Government and victims demand banks protect customers from scams

The Government's taken a rare swing at the banking sector - demanding "immediate and concerted" action to better protect customers from scams.

Customers like Deepak Udhani, whose world has been turned upside down.

"What has happened to us, it has changed our whole life," he said.

He's a civil engineer, and became ensnared in what he calls a "web of a severe investment scam".

He lost $100,000, convinced by scammers to invest in fake bonds. It's left his retirement in tatters.

"We are not young; we are almost 60 now. People retire at this stage, and we are struggling. I can't take a day off. I've got bills to pay."

And he's not the only one.

"Consumer NZ's done some surveying on this recently and we've found that one in 10 people have lost money to scamming in the last year or so. That's huge," said CEO Jon Duffy.

The new Commerce and Consumer Affairs Minister Andrew Bayly has had enough, issuing a letter to banks this week, demanding a better system to protect Kiwis from scams. And he told them he wants results by September.

"That's why I've asked the banks," said Bayly.

"I want them to look at what's happening around the world. Come back and make sure [safety protocols are] fit for purpose for New Zealand. But I am expecting further work in this area."

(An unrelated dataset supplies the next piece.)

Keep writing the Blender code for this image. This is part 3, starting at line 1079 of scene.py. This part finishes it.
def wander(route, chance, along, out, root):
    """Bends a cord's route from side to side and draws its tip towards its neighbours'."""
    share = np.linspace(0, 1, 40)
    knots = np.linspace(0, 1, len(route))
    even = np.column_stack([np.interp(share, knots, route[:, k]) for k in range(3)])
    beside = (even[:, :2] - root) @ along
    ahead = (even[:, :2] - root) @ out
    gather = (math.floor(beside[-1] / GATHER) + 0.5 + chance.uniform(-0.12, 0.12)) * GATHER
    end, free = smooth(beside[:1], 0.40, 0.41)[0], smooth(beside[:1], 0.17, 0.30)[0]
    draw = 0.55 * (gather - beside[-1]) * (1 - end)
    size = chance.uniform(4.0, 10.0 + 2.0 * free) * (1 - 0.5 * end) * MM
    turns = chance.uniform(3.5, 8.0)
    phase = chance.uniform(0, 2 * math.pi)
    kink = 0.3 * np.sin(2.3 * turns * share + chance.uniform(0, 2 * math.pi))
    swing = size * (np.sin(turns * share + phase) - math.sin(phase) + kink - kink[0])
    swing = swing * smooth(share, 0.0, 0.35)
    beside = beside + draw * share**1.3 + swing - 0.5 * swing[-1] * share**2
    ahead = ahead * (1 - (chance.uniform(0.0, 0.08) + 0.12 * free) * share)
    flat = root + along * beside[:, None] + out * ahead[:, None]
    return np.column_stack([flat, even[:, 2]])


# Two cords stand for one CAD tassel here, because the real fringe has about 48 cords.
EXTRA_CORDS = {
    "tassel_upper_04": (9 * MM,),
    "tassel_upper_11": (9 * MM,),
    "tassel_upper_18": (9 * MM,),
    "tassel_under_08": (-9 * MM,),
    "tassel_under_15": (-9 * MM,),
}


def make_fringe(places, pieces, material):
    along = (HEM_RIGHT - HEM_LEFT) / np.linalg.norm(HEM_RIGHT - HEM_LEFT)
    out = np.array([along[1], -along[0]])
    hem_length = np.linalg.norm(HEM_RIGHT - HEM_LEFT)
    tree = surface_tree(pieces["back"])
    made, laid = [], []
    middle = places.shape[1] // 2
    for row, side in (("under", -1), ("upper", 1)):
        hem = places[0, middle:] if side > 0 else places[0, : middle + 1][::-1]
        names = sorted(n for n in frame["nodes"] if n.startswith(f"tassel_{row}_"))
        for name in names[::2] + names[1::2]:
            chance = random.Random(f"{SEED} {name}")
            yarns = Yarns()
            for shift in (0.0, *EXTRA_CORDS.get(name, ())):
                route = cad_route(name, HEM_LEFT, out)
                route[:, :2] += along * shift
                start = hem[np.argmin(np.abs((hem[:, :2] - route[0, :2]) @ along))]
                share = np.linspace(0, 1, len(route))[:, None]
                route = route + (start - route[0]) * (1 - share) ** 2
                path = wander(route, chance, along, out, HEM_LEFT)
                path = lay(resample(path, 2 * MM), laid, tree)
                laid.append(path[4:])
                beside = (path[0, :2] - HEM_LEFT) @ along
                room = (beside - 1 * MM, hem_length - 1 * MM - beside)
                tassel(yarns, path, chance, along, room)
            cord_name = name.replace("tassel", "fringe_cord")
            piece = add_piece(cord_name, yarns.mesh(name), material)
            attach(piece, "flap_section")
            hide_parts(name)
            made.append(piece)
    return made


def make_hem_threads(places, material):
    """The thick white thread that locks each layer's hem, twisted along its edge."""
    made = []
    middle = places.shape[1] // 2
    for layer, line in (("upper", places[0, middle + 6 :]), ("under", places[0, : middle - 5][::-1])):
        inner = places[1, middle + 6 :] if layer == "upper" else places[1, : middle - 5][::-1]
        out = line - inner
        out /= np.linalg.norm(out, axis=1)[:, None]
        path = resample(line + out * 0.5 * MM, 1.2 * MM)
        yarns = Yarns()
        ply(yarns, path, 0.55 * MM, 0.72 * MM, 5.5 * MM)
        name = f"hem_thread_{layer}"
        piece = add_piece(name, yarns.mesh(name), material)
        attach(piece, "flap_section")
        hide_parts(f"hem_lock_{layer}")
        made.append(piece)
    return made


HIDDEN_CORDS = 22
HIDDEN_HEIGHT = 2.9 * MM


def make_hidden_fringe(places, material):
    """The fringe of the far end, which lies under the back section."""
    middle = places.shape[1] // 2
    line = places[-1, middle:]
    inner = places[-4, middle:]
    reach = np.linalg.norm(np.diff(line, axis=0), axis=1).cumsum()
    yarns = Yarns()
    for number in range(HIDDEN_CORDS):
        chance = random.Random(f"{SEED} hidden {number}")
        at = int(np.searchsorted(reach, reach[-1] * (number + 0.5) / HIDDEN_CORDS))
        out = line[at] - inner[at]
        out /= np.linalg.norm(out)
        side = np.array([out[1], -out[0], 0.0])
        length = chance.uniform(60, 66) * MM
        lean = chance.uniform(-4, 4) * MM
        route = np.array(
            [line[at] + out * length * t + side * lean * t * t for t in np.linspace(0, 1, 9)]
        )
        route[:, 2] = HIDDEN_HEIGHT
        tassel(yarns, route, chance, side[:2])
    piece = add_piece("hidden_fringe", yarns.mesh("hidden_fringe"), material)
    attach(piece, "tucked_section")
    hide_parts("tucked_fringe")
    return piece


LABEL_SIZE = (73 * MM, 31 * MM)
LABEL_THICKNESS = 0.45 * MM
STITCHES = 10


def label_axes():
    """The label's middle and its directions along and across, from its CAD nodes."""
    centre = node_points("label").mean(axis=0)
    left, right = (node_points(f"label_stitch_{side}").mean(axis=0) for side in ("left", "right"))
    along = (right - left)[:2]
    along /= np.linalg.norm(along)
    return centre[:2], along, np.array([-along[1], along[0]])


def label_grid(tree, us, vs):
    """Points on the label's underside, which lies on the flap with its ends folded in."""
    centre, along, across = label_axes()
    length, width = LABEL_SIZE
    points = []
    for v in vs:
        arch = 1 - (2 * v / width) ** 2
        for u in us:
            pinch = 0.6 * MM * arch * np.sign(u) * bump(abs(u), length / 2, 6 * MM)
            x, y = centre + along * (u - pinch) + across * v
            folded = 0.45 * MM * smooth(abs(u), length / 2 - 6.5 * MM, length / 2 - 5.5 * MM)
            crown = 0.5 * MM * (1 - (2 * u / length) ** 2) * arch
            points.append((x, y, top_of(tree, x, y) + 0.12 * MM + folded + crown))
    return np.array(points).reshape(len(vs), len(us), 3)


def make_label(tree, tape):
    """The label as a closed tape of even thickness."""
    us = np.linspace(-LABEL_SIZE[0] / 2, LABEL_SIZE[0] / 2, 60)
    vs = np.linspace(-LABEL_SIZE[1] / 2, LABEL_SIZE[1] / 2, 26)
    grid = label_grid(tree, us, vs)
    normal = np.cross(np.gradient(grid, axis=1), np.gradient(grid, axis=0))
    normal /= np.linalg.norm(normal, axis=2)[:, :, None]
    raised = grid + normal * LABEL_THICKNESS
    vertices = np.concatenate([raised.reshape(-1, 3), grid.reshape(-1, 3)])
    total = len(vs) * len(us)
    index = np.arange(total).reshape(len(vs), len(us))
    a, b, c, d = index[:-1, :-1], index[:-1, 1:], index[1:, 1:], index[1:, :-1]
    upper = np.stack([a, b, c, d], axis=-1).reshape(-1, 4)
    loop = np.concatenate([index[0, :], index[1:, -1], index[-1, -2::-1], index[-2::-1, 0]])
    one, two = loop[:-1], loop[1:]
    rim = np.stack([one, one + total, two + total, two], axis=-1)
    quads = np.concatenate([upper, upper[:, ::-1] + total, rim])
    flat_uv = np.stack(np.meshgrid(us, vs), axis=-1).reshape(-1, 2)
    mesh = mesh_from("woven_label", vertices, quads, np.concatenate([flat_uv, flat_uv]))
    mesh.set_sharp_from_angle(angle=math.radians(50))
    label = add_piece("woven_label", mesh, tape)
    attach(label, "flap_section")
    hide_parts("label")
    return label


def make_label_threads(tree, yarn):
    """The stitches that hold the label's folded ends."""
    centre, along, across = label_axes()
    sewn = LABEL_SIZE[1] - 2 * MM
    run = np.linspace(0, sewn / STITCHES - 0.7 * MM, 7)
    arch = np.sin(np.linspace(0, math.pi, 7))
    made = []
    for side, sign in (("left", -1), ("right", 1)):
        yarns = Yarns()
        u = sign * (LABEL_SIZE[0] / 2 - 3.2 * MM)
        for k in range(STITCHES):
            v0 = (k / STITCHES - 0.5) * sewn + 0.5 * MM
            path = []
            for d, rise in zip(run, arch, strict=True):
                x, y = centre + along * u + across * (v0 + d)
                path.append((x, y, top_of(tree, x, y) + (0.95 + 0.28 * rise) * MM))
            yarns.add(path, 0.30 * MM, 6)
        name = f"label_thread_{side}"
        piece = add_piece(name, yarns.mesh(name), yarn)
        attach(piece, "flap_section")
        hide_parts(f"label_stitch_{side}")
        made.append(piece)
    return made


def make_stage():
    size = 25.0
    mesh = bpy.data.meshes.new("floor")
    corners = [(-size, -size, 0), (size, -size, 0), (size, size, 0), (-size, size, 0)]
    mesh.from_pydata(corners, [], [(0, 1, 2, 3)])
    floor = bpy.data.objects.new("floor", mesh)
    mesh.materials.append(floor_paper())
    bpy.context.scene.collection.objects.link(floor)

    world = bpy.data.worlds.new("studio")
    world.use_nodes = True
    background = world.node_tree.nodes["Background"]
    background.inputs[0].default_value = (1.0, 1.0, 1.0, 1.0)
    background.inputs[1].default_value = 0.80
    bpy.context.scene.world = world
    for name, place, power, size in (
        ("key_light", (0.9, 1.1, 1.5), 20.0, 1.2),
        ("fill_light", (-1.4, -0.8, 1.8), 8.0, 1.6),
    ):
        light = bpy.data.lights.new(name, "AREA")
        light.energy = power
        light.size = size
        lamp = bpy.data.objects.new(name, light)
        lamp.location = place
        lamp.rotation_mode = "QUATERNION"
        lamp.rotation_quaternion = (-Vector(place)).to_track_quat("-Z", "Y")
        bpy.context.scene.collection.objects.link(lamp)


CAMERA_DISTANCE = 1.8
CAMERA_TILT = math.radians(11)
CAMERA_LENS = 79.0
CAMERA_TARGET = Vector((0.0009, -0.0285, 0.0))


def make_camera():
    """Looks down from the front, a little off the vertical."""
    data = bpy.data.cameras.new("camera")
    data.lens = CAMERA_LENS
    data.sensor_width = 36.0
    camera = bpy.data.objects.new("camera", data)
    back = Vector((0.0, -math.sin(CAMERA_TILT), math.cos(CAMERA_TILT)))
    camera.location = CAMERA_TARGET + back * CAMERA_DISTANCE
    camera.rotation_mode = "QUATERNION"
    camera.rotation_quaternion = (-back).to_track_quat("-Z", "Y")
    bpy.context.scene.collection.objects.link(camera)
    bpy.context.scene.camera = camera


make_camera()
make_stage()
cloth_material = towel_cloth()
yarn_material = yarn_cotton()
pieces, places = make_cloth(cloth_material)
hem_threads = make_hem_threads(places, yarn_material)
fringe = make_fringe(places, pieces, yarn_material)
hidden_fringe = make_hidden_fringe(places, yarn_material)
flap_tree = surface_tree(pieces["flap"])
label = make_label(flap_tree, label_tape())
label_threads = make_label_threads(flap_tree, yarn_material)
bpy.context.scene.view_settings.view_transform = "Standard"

One of the letter's demands is to establish a 'confirmation of payee system'.

This refers to checking that the title you type in as the 'bank account name' matches the account number.

"Most people, quite reasonably I think, assume that actually means something. That the bank is checking the account number actually matches that account. But they don't," said Duffy.

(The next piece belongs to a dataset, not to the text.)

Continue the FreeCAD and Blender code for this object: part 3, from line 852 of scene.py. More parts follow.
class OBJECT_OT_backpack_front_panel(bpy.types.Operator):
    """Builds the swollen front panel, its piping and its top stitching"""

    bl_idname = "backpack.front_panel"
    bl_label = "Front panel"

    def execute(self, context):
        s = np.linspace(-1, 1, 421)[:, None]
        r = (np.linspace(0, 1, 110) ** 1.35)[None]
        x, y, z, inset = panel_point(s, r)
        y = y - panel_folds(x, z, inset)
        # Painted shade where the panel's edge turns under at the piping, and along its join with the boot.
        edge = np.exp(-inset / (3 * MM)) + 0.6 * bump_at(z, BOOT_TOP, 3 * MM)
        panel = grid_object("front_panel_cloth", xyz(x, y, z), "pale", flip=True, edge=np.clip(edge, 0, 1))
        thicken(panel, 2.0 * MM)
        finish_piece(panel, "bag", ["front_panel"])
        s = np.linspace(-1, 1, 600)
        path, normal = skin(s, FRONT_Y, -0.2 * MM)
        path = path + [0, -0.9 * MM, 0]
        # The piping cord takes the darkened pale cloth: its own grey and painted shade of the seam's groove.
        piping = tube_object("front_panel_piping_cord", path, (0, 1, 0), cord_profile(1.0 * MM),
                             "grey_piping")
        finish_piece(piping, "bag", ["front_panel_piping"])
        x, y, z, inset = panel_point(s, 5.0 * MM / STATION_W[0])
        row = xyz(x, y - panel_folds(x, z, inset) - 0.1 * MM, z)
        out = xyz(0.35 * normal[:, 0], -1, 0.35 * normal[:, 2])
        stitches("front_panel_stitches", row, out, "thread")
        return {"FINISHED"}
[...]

Udhani found this out the hard way. What he thought was an account linked to 'BNP Paribus' - was actually linked to the scammer's account. He alleges that if the bank's systems had checked, it would have realised there wasn't a match, and the two payments of $50,000 would never have gone through.

The New Zealand Banking Association said customers can expect a fix by the end of the year, allowing months of time to pass while scammers could still take advantage of this New Zealand loophole.

And while the Government is calling for a voluntary reimbursement scheme for victims, the term 'voluntary' has failed to impress.

"They're talking about voluntary reimbursement," said Udhani.

"That should become mandatory ASAP. I feel if they had better systems in place, if they had checks and balances. None of us would be victims of this complex scam."

"We're calling for it at Consumer NZ, the Banking Ombudsman is calling for it, the select committee is calling for it, we think the Minister should get behind this," said Duffy. "Read the room, and force the banks to do this."

Udhani told Newshub the scam has been brutal on his family. He said his wife, who, due to severe knee arthritis, found it necessary to resign from her position at New World Albany, has now been forced to return to help pay the bills.

"Losing your life saving, and going through what we're going through... I wouldn't wish it on my worst enemy. And that's the pain. And the suffering we live in."